How has the Insourcer In Chief delivered on his promise to create great American jobs for Americans right here in this country (America)? ABC News' Brian Ross provides one handy example

Vice President Joseph Biden heralded the Energy Department's $529 million loan to the start-up electric car company called Fisker as a bright new path to thousands of American manufacturing jobs. But two years after the loan was announced, the company's manufacturing jobs are still limited to the assembly of the flashy electric Fisker Karma sports car in Finland.

"There was no contract manufacturer in the U.S. that could actually produce our vehicle," the car company's founder and namesake told ABC News. "They don't exist here."

Henrik Fisker said the U.S. money has been spent on engineering and design work that stayed in the U.S., not on the 500 manufacturing jobs that went to a rural Finnish firm, Valmet Automotive.

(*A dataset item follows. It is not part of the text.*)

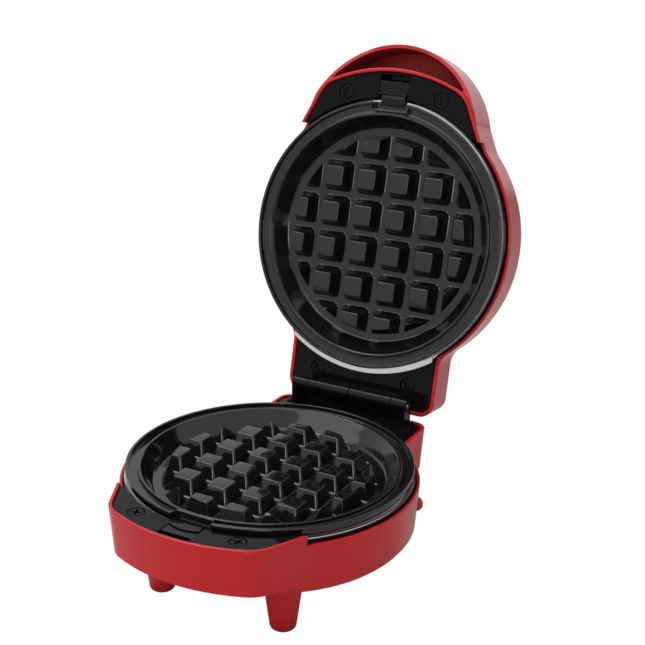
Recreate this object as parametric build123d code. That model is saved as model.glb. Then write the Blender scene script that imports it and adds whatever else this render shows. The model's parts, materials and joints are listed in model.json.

"We're not in the business of failing; we're in the business of winning. So we make the right decision for the business," Fisker said. "That's why we went to Finland."

It turns out Fisker may be in the business of failing after all. The company has sold just 1,000 of its $100,000 Karmas, about enough to pay back a fifth of its taxpayer-backed loan.

Republican National Committee Chairman Reince Priebus piles on

Thanks to President Obama, taxpayer money, mostly in the form of stimulus funds, ended up in the hands of companies overseas. Instead of creating jobs in America, the stimulus and other Obama policies created jobs or sent money to Finland, New Zealand, Indonesia, India, Mexico, Germany, Australia, Switzerland, China, Denmark, South Korea, the Dominican Republic, Thailand, Vietnam, Italy, Russia, Luxembourg, El Salvador, Great Britain, Spain, Japan, and France.

It's good to see Obama at least tacitly admitting that there are legitimate reasons to do business, send resources, and even create jobs overseas. It would be even better if he weren't using our money to do it.